The Bar occupies a quieter register. Its walls are finished with Pierre Frey Le Manach fabrics, textiles still produced on wooden hand-looms, and its tabletops are cut from marble plume, a stone whose veining carries a geological drama of its own. The cocktail program, Pan’s Garden, takes its name from the native wildflowers of Palm Beach and translates botanical specificity into liquid form. Outside, the restored original iron gates frame a jasmine-covered patio that serves as the hotel’s most romantic room: one with no roof and no walls. By the pool, another Eden-Roc tradition arrives in America for the first time. Giovanni’s pizzas, previously available only at the trattoria reserved for Hotel du Cap guests in Antibes, are now served at The Vineta’s Pool House, the first time these recipes have left the south of France.

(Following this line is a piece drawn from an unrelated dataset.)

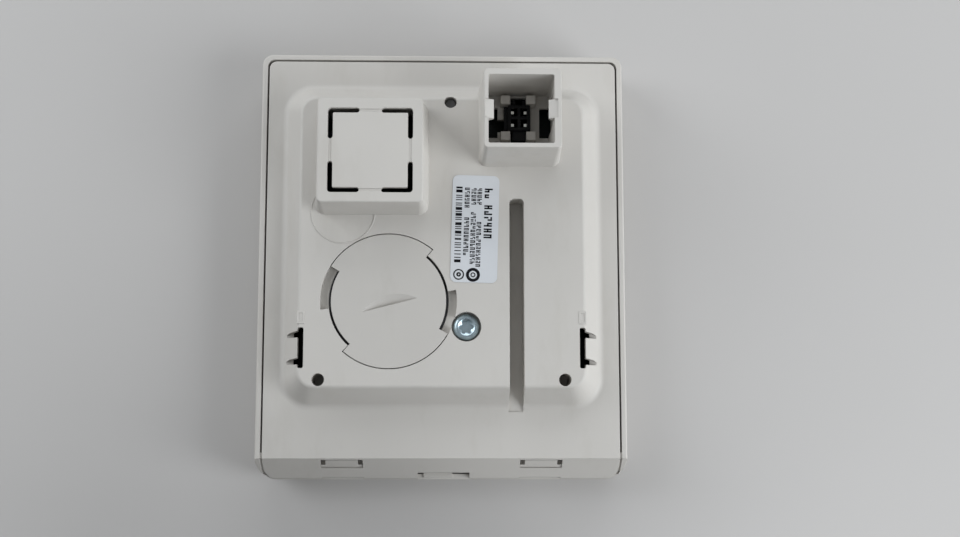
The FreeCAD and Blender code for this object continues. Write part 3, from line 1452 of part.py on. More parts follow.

The raw bar adds tartare tacos and mahi ceviche, and the setting (retro latticework, undulating architectural details) strikes a tone of relaxed glamour that belongs to Palm Beach without quoting any single era too literally. What makes The Vineta convincing is not its individual details, though each one reflects a specificity that borders on devotion. It is the coherence of the thinking behind them. Oetker’s model has always been familial rather than corporate, intimate rather than scalable. Every hotel in the collection is managed as if its general manager were hosting guests in a private home. At The Vineta, that principle is embodied by Emanuela Setterberg Di Vivo, whose brief is not to create a spectacle but to create a feeling of belonging. “The Vineta always belonged to Palm Beach,” she has said. “Our role was to listen to its history, respect its character, and restore it with sensitivity, warmth, and contemporary intelligence.” The building has stood for a hundred years. It has carried different names and served different purposes. It has watched the island change around it and change again. What Oetker has given it is not a new identity but something more considered: the permission to be, once more, what it always was.